=== Dataset excerpts ===
========================================================================

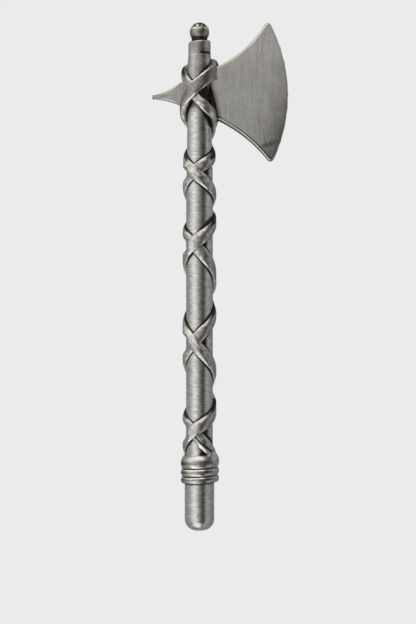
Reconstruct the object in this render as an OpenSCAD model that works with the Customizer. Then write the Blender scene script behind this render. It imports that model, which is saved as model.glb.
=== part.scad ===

========================================================================

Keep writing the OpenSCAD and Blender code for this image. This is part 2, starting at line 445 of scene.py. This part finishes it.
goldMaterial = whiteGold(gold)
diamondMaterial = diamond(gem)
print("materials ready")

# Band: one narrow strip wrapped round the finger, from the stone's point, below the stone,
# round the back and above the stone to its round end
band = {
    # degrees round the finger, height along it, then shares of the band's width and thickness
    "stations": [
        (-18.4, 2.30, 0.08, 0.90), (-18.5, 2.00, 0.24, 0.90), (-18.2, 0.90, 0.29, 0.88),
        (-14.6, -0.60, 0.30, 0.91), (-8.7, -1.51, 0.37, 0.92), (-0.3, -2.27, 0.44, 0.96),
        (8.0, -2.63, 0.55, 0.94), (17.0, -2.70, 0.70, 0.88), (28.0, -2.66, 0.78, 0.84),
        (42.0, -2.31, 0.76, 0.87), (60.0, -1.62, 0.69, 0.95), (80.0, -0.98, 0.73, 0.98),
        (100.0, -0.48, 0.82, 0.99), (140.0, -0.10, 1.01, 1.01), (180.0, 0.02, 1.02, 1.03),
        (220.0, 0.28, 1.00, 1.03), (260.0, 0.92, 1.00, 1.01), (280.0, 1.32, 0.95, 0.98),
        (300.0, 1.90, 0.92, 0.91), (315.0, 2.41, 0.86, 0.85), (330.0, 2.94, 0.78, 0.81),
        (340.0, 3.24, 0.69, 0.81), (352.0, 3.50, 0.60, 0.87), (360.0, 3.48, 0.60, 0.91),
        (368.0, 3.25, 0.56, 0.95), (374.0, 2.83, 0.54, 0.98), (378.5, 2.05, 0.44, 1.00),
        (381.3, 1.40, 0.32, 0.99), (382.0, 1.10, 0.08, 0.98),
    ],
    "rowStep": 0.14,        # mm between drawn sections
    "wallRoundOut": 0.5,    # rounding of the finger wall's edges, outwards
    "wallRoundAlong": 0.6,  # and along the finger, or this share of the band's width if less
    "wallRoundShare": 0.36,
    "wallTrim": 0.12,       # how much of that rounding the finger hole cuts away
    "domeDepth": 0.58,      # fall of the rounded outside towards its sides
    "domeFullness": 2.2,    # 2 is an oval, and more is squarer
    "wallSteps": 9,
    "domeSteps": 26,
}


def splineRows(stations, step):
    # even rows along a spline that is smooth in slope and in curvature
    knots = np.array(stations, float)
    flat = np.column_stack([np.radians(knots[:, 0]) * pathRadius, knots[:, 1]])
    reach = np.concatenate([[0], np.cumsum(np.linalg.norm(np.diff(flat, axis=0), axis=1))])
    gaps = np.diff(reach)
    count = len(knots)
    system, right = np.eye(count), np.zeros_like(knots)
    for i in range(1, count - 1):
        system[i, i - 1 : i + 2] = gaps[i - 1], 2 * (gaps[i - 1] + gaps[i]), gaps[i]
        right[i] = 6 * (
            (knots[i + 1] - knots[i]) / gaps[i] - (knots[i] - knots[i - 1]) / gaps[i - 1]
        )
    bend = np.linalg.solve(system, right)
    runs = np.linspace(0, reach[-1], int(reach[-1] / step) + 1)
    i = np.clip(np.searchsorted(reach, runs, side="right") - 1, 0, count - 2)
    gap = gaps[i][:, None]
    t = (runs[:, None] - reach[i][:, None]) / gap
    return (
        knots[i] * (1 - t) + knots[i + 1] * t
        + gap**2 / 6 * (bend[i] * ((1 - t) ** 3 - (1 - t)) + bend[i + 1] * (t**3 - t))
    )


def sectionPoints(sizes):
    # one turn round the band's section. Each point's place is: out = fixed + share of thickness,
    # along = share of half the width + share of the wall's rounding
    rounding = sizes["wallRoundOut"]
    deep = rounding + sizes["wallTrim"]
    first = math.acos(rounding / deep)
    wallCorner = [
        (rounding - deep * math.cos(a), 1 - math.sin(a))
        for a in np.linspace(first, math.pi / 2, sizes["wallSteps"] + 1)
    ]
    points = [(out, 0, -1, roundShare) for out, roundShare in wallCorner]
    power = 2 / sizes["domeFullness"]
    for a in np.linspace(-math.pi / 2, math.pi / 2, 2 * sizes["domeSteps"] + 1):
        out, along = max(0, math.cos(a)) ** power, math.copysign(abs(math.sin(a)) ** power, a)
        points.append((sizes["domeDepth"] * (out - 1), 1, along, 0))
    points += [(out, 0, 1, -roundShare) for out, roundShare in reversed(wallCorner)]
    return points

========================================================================

=== Short problem ===
Copy every line in the listing above where the string "that" turns up.

=== Exercise solution ===
Reconstruct the object in this render as an OpenSCAD model that works with the Customizer. Then write the Blender scene script behind this render. It imports that model, which is saved as model.glb.
    "wallTrim": 0.12,       # how much of that rounding the finger hole cuts away
    # even rows along a spline that is smooth in slope and in curvature